§ **Stated goal**
Find the lines with the string "bending" and return them.

(Records contained in a dataset)
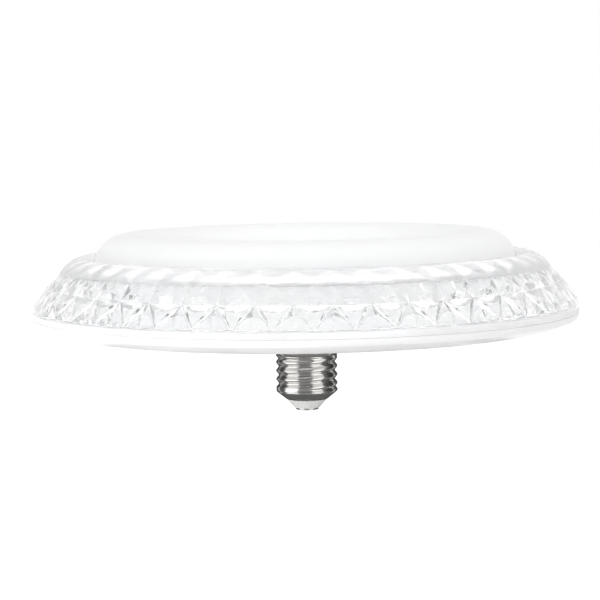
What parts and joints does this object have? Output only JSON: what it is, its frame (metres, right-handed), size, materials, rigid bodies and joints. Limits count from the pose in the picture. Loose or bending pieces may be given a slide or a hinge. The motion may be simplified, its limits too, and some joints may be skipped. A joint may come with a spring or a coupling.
{
  "type": "led disc lamp",
  "caption": "Flat round lamp with a screw cap, a white pan, a clear cut-crystal rim and a raised opal ring cover with a sunken middle.",
  "frame": {"origin": "tip of the cap's centre contact, on the lamp's axis", "axes": "+Z along the lamp's axis from the cap towards the light-giving side; the crystal pattern repeats round it"},
  "size_m": [0.23, 0.23, 0.076],
  "materials": {
    "nickel_plated_brass": "bright nickel plate on rolled brass sheet",
    "contact_metal": "nickel plate, slightly dull",
    "insulator_white": "moulded white insulator, satin",
    "pan_white": "moulded white plastic, soft gloss",
    "crystal_clear": "clear moulded plastic, smooth outside and cut facets inside",
    "opal_white": "milky light-diffusing plastic, satin",
    "board_white": "aluminium board with white solder mask",
    "led_phosphor": "white package with a yellow window",
    "screw_steel": "zinc-plated steel",
    "terminal_white": "moulded white plastic",
    "board_green": "fibreglass board with green solder mask",
    "capacitor_sleeve": "shrunk black sleeve on an aluminium can",
    "film_yellow": "moulded yellow case",
    "ferrite": "sintered ferrite, matt",
    "winding_copper": "enamelled copper wire",
    "chip_black": "black moulded package with tinned legs",
    "resistor_green": "green cement coat with tinned leads",
    "varistor_blue": "blue dipped coat with tinned legs",
    "wire_red": "red insulated wire",
    "wire_black": "black insulated wire"
  },
  "bodies": {
    "root": {"cap_shell": "nickel_plated_brass", "centre_contact": "contact_metal", "cap_insulator": "insulator_white", "back_pan": "pan_white", "crystal_ring": "crystal_clear", "opal_cover": "opal_white", "led_board": "board_white", "led_chips": "led_phosphor", "board_screws": "screw_steel", "driver_screws": "screw_steel", "wire_terminal": "terminal_white", "driver_board": "board_green", "electrolytic_capacitor": "capacitor_sleeve", "film_capacitor": "film_yellow", "inductor_core": "ferrite", "inductor_winding": "winding_copper", "bridge_rectifier": "chip_black", "driver_ic": "chip_black", "fuse_resistor": "resistor_green", "varistor": "varistor_blue", "phase_wire": "wire_red", "positive_wire": "wire_red", "neutral_wire": "wire_black", "negative_wire": "wire_black"}
  },
  "joints": []
}
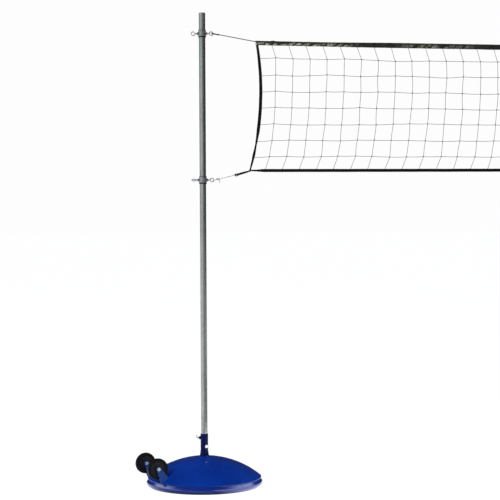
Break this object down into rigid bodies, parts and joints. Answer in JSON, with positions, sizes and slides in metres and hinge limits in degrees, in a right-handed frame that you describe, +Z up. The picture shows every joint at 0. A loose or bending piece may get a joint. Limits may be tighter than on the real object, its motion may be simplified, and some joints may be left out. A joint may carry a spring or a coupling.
{
  "type": "volleyball net on poles",
  "caption": "Volleyball net with taped edges, held at adjustable height between galvanised posts on wheeled, ballasted dome bases.",
  "frame": {"origin": "on the floor midway between the two posts", "axes": "+X along the net towards the right post, +Y away from the front side, +Z up"},
  "size_m": [11.09, 0.641, 2.59],
  "materials": {
    "galvanised": "hot-dip galvanised tube, faint spangle",
    "blue_paint": "gloss royal-blue enamel",
    "socket_paint": "dark navy gloss enamel",
    "fork_paint": "lighter blue gloss enamel",
    "bolt_zinc": "bright zinc plate",
    "wheel_tyre": "smooth black rubber",
    "wheel_hub": "black moulded plastic",
    "concrete": "cast concrete",
    "foot_rubber": "black floor ring",
    "net_cord": "knotted grey twine",
    "head_tape": "black headband with pale lacing",
    "edge_tape": "black woven webbing",
    "cable": "grey coated line",
    "black_sleeve": "black crimped sleeve",
    "tie_line": "pale braided cord"
  },
  "bodies": {
    "bases": {"left_base_pan": "blue_paint", "left_base_dome": "blue_paint", "left_ballast": "concrete", "left_floor_ring": "foot_rubber", "left_socket_tube": "socket_paint", "left_socket_collar": "socket_paint", "left_socket_lock_nut": "socket_paint", "left_socket_set_bolt": "bolt_zinc", "left_wheel_forks": "fork_paint", "left_wheel_axle_bolts": "bolt_zinc", "left_wheel_axle_nuts": "bolt_zinc", "right_base_pan": "blue_paint", "right_base_dome": "blue_paint", "right_ballast": "concrete", "right_floor_ring": "foot_rubber", "right_socket_tube": "socket_paint", "right_socket_collar": "socket_paint", "right_socket_lock_nut": "socket_paint", "right_socket_set_bolt": "bolt_zinc", "right_wheel_forks": "fork_paint", "right_wheel_axle_bolts": "bolt_zinc", "right_wheel_axle_nuts": "bolt_zinc"},
    "net": {"netting": "net_cord", "top_tape": "head_tape", "bottom_tape": "edge_tape", "headline": "cable", "headline_sleeves": "black_sleeve", "left_side_tape": "edge_tape", "right_side_tape": "edge_tape", "left_tie_cord": "tie_line", "right_tie_cord": "tie_line", "left_tie_knots": "tie_line", "right_tie_knots": "tie_line", "left_corner_strap": "edge_tape", "right_corner_strap": "edge_tape"},
    "left_post": {"left_post": "galvanised"},
    "left_upper_collar": {"left_upper_collar": "galvanised"},
    "left_upper_net_eyebolt": {"left_upper_net_eyebolt": "bolt_zinc"},
    "left_upper_free_eyebolt": {"left_upper_free_eyebolt": "bolt_zinc"},
    "left_lower_collar": {"left_lower_collar": "galvanised"},
    "left_lower_net_eyebolt": {"left_lower_net_eyebolt": "bolt_zinc"},
    "left_lower_free_eyebolt": {"left_lower_free_eyebolt": "bolt_zinc"},
    "left_front_wheel": {"left_front_wheel_tyre": "wheel_tyre", "left_front_wheel_hub": "wheel_hub"},
    "left_back_wheel": {"left_back_wheel_tyre": "wheel_tyre", "left_back_wheel_hub": "wheel_hub"},
    "left_lock_screw": {"left_socket_lock_screw": "bolt_zinc"},
    "right_post": {"right_post": "galvanised"},
    "right_upper_collar": {"right_upper_collar": "galvanised"},
    "right_upper_net_eyebolt": {"right_upper_net_eyebolt": "bolt_zinc"},
    "right_upper_free_eyebolt": {"right_upper_free_eyebolt": "bolt_zinc"},
    "right_lower_collar": {"right_lower_collar": "galvanised"},
    "right_lower_net_eyebolt": {"right_lower_net_eyebolt": "bolt_zinc"},
    "right_lower_free_eyebolt": {"right_lower_free_eyebolt": "bolt_zinc"},
    "right_front_wheel": {"right_front_wheel_tyre": "wheel_tyre", "right_front_wheel_hub": "wheel_hub"},
    "right_back_wheel": {"right_back_wheel_tyre": "wheel_tyre", "right_back_wheel_hub": "wheel_hub"},
    "right_lock_screw": {"right_socket_lock_screw": "bolt_zinc"}
  },
  "joints": [
    {"name": "left_post_lift", "type": "slide", "parent": "bases", "child": "left_post", "axis": [0, 0, 1], "range_m": [0, 0.27]},
    {"name": "right_post_lift", "type": "slide", "parent": "bases", "child": "right_post", "axis": [0, 0, 1], "range_m": [0, 0.27]},
    {"name": "net_height", "type": "slide", "parent": "left_post", "child": "net", "axis": [0, 0, 1], "range_m": [-1.35, 0.09]},
    {"name": "left_upper_collar_slide", "type": "slide", "parent": "left_post", "child": "left_upper_collar", "axis": [0, 0, 1], "range_m": [-1.35, 0.09]},
    {"name": "left_upper_free_eyebolt_turn", "type": "hinge", "parent": "left_upper_collar", "child": "left_upper_free_eyebolt", "pos_m": [-5.197, 0, 2.476], "axis": [-1, 0, 0], "continuous": true},
    {"name": "left_upper_net_eyebolt_turn", "type": "hinge", "parent": "left_upper_collar", "child": "left_upper_net_eyebolt", "pos_m": [-5.137, 0, 2.476], "axis": [1, 0, 0], "range_deg": [-20, 20]},
    {"name": "left_lower_collar_slide", "type": "slide", "parent": "left_post", "child": "left_lower_collar", "axis": [0, 0, 1], "range_m": [-1.35, 0.09]},
    {"name": "left_lower_free_eyebolt_turn", "type": "hinge", "parent": "left_lower_collar", "child": "left_lower_free_eyebolt", "pos_m": [-5.197, 0, 1.6755], "axis": [-1, 0, 0], "continuous": true},
    {"name": "left_lower_net_eyebolt_turn", "type": "hinge", "parent": "left_lower_collar", "child": "left_lower_net_eyebolt", "pos_m": [-5.137, 0, 1.6755], "axis": [1, 0, 0], "range_deg": [-20, 20]},
    {"name": "left_lock_screw_turn", "type": "hinge", "parent": "bases", "child": "left_lock_screw", "pos_m": [-5.197, 0, 0.259], "axis": [-1, 0, 0], "continuous": true},
    {"name": "left_front_wheel_spin", "type": "hinge", "parent": "bases", "child": "left_front_wheel", "pos_m": [-5.41101, -0.21291, 0.1235], "axis": [0.3746, -0.9272, 0], "continuous": true},
    {"name": "left_back_wheel_spin", "type": "hinge", "parent": "bases", "child": "left_back_wheel", "pos_m": [-5.49043, -0.01635, 0.1235], "axis": [0.3746, -0.9272, 0], "continuous": true},
    {"name": "right_upper_collar_slide", "type": "slide", "parent": "right_post", "child": "right_upper_collar", "axis": [0, 0, 1], "range_m": [-1.35, 0.09]},
    {"name": "right_upper_free_eyebolt_turn", "type": "hinge", "parent": "right_upper_collar", "child": "right_upper_free_eyebolt", "pos_m": [5.197, 0, 2.476], "axis": [1, 0, 0], "continuous": true},
    {"name": "right_upper_net_eyebolt_turn", "type": "hinge", "parent": "right_upper_collar", "child": "right_upper_net_eyebolt", "pos_m": [5.137, 0, 2.476], "axis": [-1, 0, 0], "range_deg": [-20, 20]},
    {"name": "right_lower_collar_slide", "type": "slide", "parent": "right_post", "child": "right_lower_collar", "axis": [0, 0, 1], "range_m": [-1.35, 0.09]},
    {"name": "right_lower_free_eyebolt_turn", "type": "hinge", "parent": "right_lower_collar", "child": "right_lower_free_eyebolt", "pos_m": [5.197, 0, 1.6755], "axis": [1, 0, 0], "continuous": true},
    {"name": "right_lower_net_eyebolt_turn", "type": "hinge", "parent": "right_lower_collar", "child": "right_lower_net_eyebolt", "pos_m": [5.137, 0, 1.6755], "axis": [-1, 0, 0], "range_deg": [-20, 20]},
    {"name": "right_lock_screw_turn", "type": "hinge", "parent": "bases", "child": "right_lock_screw", "pos_m": [5.197, 0, 0.259], "axis": [1, 0, 0], "continuous": true},
    {"name": "right_front_wheel_spin", "type": "hinge", "parent": "bases", "child": "right_front_wheel", "pos_m": [5.41101, 0.21291, 0.1235], "axis": [-0.3746, 0.9272, 0], "continuous": true},
    {"name": "right_back_wheel_spin", "type": "hinge", "parent": "bases", "child": "right_back_wheel", "pos_m": [5.49043, 0.01635, 0.1235], "axis": [-0.3746, 0.9272, 0], "continuous": true}
  ],
  "couplings": [
    {"joint": "right_post_lift", "follows": "left_post_lift", "ratio": 1},
    {"joint": "left_upper_collar_slide", "follows": "net_height", "ratio": 1},
    {"joint": "left_lower_collar_slide", "follows": "net_height", "ratio": 1},
    {"joint": "right_upper_collar_slide", "follows": "net_height", "ratio": 1},
    {"joint": "right_lower_collar_slide", "follows": "net_height", "ratio": 1}
  ]
}
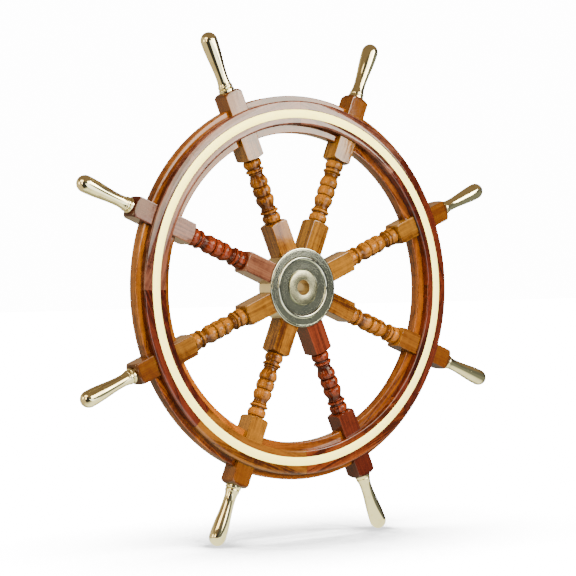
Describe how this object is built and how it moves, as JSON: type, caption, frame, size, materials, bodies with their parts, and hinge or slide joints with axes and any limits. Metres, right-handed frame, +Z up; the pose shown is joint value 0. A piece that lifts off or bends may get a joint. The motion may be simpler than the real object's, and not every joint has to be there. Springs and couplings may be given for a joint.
{
  "type": "ship steering wheel",
  "caption": "Ship steering wheel: turned wooden spokes through a laminated rim with a brass inlay, brass hub and brass grips, turning on a bushed hub.",
  "frame": {"origin": "centre of the hub, on the axle line, in the middle plane of the wheel", "axes": "+Z up, the front of the wheel with its inlay faces -Y, +X to the right as seen from the front, the axle along Y"},
  "size_m": [0.8468, 0.0477, 0.8468],
  "materials": {
    "wood_gold": "clear gloss varnish",
    "wood_amber": "clear gloss varnish",
    "wood_rust": "clear gloss varnish",
    "wood_red": "clear gloss varnish",
    "wood_mauve": "clear gloss varnish",
    "brass_polished": "polished",
    "brass_turned": "turned, satin to polished",
    "brass_inlay": "satin",
    "steel": "plain"
  },
  "bodies": {
    "bush": {"centre_bush": "brass_polished", "bush_collar": "brass_polished"},
    "wheel": {"back_rim_1": "wood_rust", "back_rim_2": "wood_amber", "back_rim_3": "wood_mauve", "back_rim_4": "wood_rust", "back_rim_5": "wood_amber", "back_rim_6": "wood_rust", "back_rim_7": "wood_mauve", "back_rim_8": "wood_amber", "felloe_1": "wood_amber", "felloe_2": "wood_gold", "felloe_3": "wood_gold", "felloe_4": "wood_gold", "felloe_5": "wood_gold", "felloe_6": "wood_amber", "felloe_7": "wood_amber", "felloe_8": "wood_amber", "front_rim_1": "wood_red", "front_rim_2": "wood_mauve", "front_rim_3": "wood_mauve", "front_rim_4": "wood_mauve", "front_rim_5": "wood_red", "front_rim_6": "wood_amber", "front_rim_7": "wood_rust", "front_rim_8": "wood_red", "handle_1": "brass_polished", "handle_2": "brass_polished", "handle_3": "brass_polished", "handle_4": "brass_polished", "handle_5": "brass_polished", "handle_6": "brass_polished", "handle_7": "brass_polished", "handle_8": "brass_polished", "handle_stud_1": "steel", "handle_stud_2": "steel", "handle_stud_3": "steel", "handle_stud_4": "steel", "handle_stud_5": "steel", "handle_stud_6": "steel", "handle_stud_7": "steel", "handle_stud_8": "steel", "hub_back_plate": "brass_turned", "hub_bolt_1": "steel", "hub_bolt_2": "steel", "hub_bolt_3": "steel", "hub_bolt_4": "steel", "hub_drum": "brass_turned", "hub_front_plate": "brass_turned", "inlay_ring": "brass_inlay", "spoke_1": "wood_gold", "spoke_2": "wood_gold", "spoke_3": "wood_amber", "spoke_4": "wood_red", "spoke_5": "wood_gold", "spoke_6": "wood_amber", "spoke_7": "wood_red", "spoke_8": "wood_amber"}
  },
  "joints": [
    {"name": "wheel_spin", "type": "hinge", "parent": "bush", "child": "wheel", "pos_m": [0, 0, 0], "axis": [0, 1, 0], "continuous": true}
  ]
}
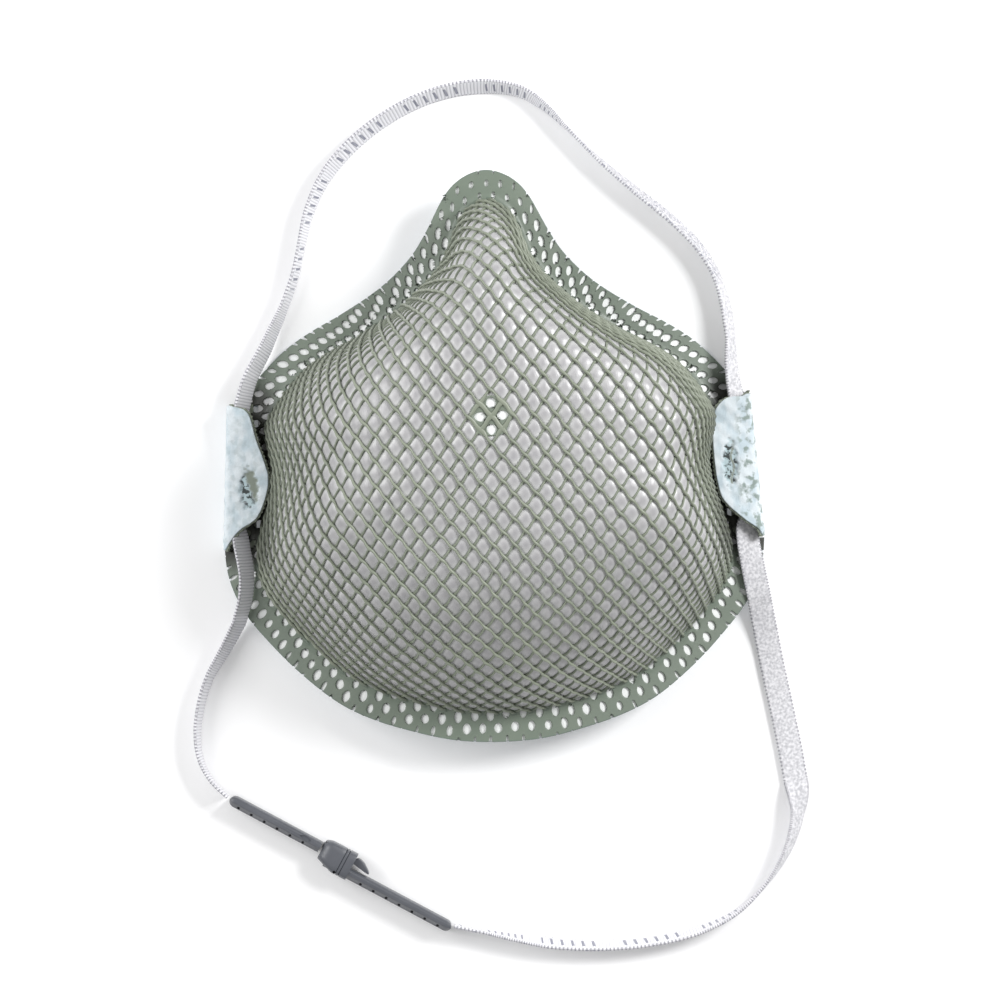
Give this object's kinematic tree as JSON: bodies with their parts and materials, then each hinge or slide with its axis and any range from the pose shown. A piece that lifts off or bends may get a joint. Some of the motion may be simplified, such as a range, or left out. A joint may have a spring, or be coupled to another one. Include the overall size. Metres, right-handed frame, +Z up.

§ **Worked answer**
What parts and joints does this object have? Output only JSON: what it is, its frame (metres, right-handed), size, materials, rigid bodies and joints. Limits count from the pose in the picture. Loose or bending pieces may be given a slide or a hinge. The motion may be simplified, its limits too, and some joints may be skipped. A joint may come with a spring or a coupling.
Break this object down into rigid bodies, parts and joints. Answer in JSON, with positions, sizes and slides in metres and hinge limits in degrees, in a right-handed frame that you describe, +Z up. The picture shows every joint at 0. A loose or bending piece may get a joint. Limits may be tighter than on the real object, its motion may be simplified, and some joints may be left out. A joint may carry a spring or a coupling.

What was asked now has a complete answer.